Beberapa hari yang lalu saya telah menuntaskan tugas mata kuliah magang. Tugas itu mewajibkan mahasiswa untuk mengobservasi guru di sebuah sekolah. Maklumlah, sebagai mahasiswa fakultas keguruan dan ilmu pendidikan kami dituntut memahami aspek-aspek yang harus dimiliki seorang guru seperti kompetensi pedagogik, sosial dan sebagainya. Kelompok magang kami akhirnya menjatuhkan pilihan untuk magang di Sekolah Menengah Kejuruan di Surakarta.
Saat kami memasuki ruang kelas, yang kami temui hanya siswa laki-laki. Tia, guru yang memandu observasi mengatakan bahwa siswa perempuan sedang ada kegiatan lain di aula.
Bu Tia memperkenalkan kelompok kami di depan kelas.
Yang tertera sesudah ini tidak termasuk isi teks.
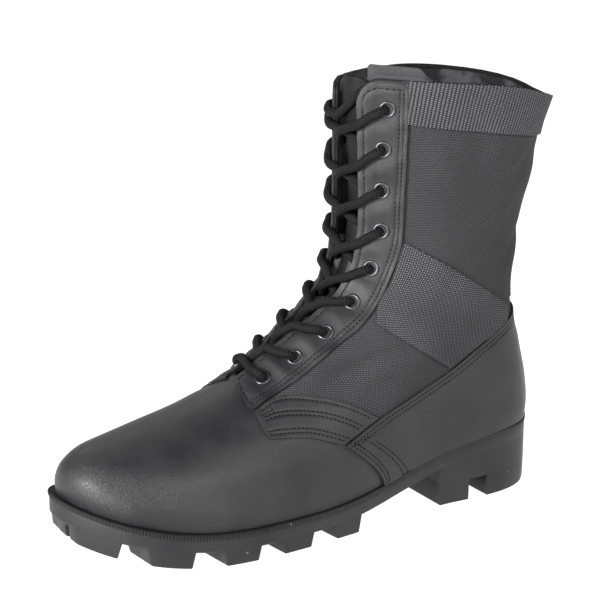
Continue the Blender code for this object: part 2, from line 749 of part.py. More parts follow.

Tetapi siswa menanggapinya dengan lelucon. Lalu kami dipersilakan duduk, mulailah Bu Tia mengajar di depan kelas. Materi yang diajarkan hari itu adalah tentang anekdot. Lalu Bu Tia memberikan tugas kepada siswanya untuk membuat anekdot. Namun terjadi sedikit perdebatan menyoal permasalahan anak didik di kelas tersebut.
“Lha kami nggak punya wali kelas bu, ya nanti kami nggak bisa naik kelas” ucap salah satu siswa. Namun Bu Tia menimpali ketus, “ya jelas, wong nggak ada guru yang betah sama kalian, kenakalan kalian sudah keterlaluan kok.” Kondisi itu kelas kacau. Siswa berjalan kesana kemari, padahal ada guru di dalam kelas tersebut.
“Aldo! Kembali ke tempat duduk dan kerjakan tugasmu!” bentaku Tia “udah kok bu, udah saya kerjakan. Lha ibu ngasih tugas banyak banget kok!” Timpal Aldo.
Nakalisme
Banyak pihak yang mengatakan bahwa siswa kelas ini adalah siswa terbandel dan sulit dikendalikan. Asumsi saya, mereka bukanlah siswa yang nakal. Anak-anak seperti mereka adalah anak yang memiliki keaktifan berlebih. mereka sebenarnya adalah anak yang kritis, hanya saja perlu diarahkan bagaimana cara yang benar dalam menyampaikan gagasan. Terlebih ketika harus berbicara dengan orang yang lebih tua.
salah satu faktor anak didik melakukan tindakan tersebut bisa disebabkan karena sistem Full day school yang diterapkan pemerintah saat ini.sistem yang mewajibkan para siswanya mengikuti jam pelajaran hingga sore bahkan petang, mengakibatkan mereka mudah penat dan bosan. Mereka seperti kehilangan waktu untuk bermain bersama teman sepergaulannya. Seperti memerangkap anak didik dalam tekanan yang hanya fokus pada pelajaran, tidak memperhatikan pendidikan karakter dan anak didik sebagai makhluk sosial.
Coba tengok konsep pendidikan yang ditawarkan Tan Malaka, beberapa konsep kiranya cocok diterapkan di Indonesia. Yakni anak-anak diberikan kesempatan menyampaikan pemikiran dengan sistem bertukar pikiran, sehingga terjalin kerjasama antar peserta didik. Tan Malaka juga menjelaskan bahwa pendidikan harus memperhatikan perkembangan kondisi kejiwaan anak. Bahwa anak didik tak boleh tercerabut masa yang seharusnya mereka alami, yaitu kesukaan bergaul dengan teman sepergaulan. Setidaknya terdapat tiga prinsip pendidikan yang dipegang, yakni pendidikan sebagai bekal hidup, pendidikan sebagai pergaulan hidup dan pengabdian kepada rakyat. Tujuan pendidikan itu untuk mempertajam kecerdasan, memperkukuh kemauan serta memperhalus perasaan – Tan Malaka.